Task requirements
Each line below should be reproduced without any alteration.
########
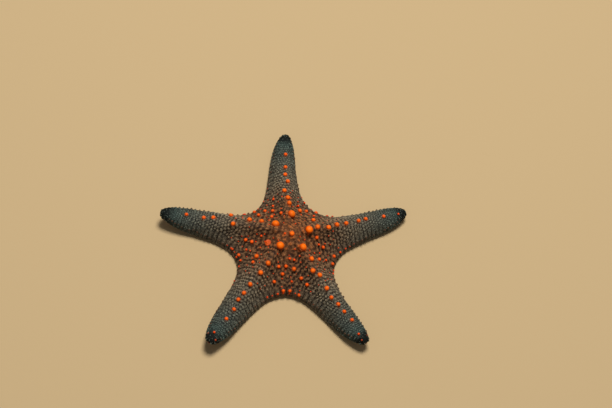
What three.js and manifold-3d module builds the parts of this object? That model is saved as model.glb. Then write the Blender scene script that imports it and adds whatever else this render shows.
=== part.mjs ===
// A knobbed cushion sea star, life size, lying on its oral side with its arm tips curled a little upward.
// Millimetres, +Z up. The origin is on the floor under the middle of the star's outline box; the first arm
// points along +Y and the others follow clockwise, seen from above.
//
// The body is worked out first as an ideal five-rayed star, each arm in a frame of its own: "reach" runs along
// the arm from the disc's centre, and "side" across it, positive towards the arm before it. pose() then turns,
// lengthens, bends and lifts the arms as this animal holds them.

import * as THREE from "three";
import { mergeVertices } from "three/addons/utils/BufferGeometryUtils.js";
import Module from "manifold-3d";

const wasm = await Module();
wasm.setup();

// ---------------------------------------------------------------- driving dimensions

const ARM_COUNT = 5;
const ARM_REACH = 100; // disc centre to arm tip, in the ideal star
const NOTCH_REACH = 39.6; // disc centre to the notch between two arms
const ARM_STEP = 360 / ARM_COUNT; // degrees from arm to arm in the ideal star
const HALF_SECTOR = Math.PI / ARM_COUNT;

// Half width of an arm: a straight taper, a flare into the notch and a blunt nose.
const MID_HALF_WIDTH = 11.9;
const MID_REACH = 53;
const TAPER = 0.097;
const FLARE_LENGTH = 7.6;
const NOSE_LENGTH = 24;
const NOSE_POWER = 2.3;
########
Written answer
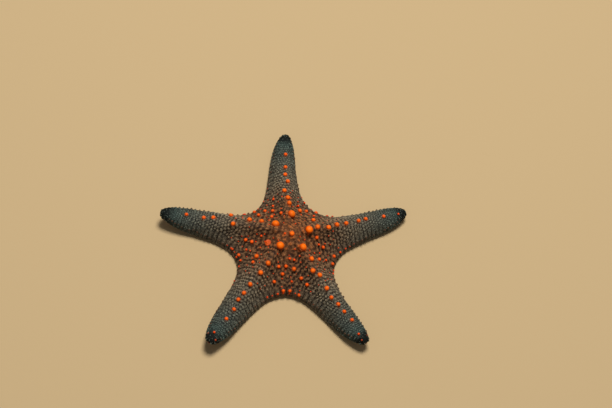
What three.js and manifold-3d module builds the parts of this object? That model is saved as model.glb. Then write the Blender scene script that imports it and adds whatever else this render shows.
=== part.mjs ===
// A knobbed cushion sea star, life size, lying on its oral side with its arm tips curled a little upward.
// Millimetres, +Z up. The origin is on the floor under the middle of the star's outline box; the first arm
// points along +Y and the others follow clockwise, seen from above.
//
// The body is worked out first as an ideal five-rayed star, each arm in a frame of its own: "reach" runs along
// the arm from the disc's centre, and "side" across it, positive towards the arm before it. pose() then turns,
// lengthens, bends and lifts the arms as this animal holds them.

import * as THREE from "three";
import { mergeVertices } from "three/addons/utils/BufferGeometryUtils.js";
import Module from "manifold-3d";

const wasm = await Module();
wasm.setup();

// ---------------------------------------------------------------- driving dimensions

const ARM_COUNT = 5;
const ARM_REACH = 100; // disc centre to arm tip, in the ideal star
const NOTCH_REACH = 39.6; // disc centre to the notch between two arms
const ARM_STEP = 360 / ARM_COUNT; // degrees from arm to arm in the ideal star
const HALF_SECTOR = Math.PI / ARM_COUNT;

// Half width of an arm: a straight taper, a flare into the notch and a blunt nose.
const MID_HALF_WIDTH = 11.9;
const MID_REACH = 53;
const TAPER = 0.097;
const FLARE_LENGTH = 7.6;
const NOSE_LENGTH = 24;
const NOSE_POWER = 2.3;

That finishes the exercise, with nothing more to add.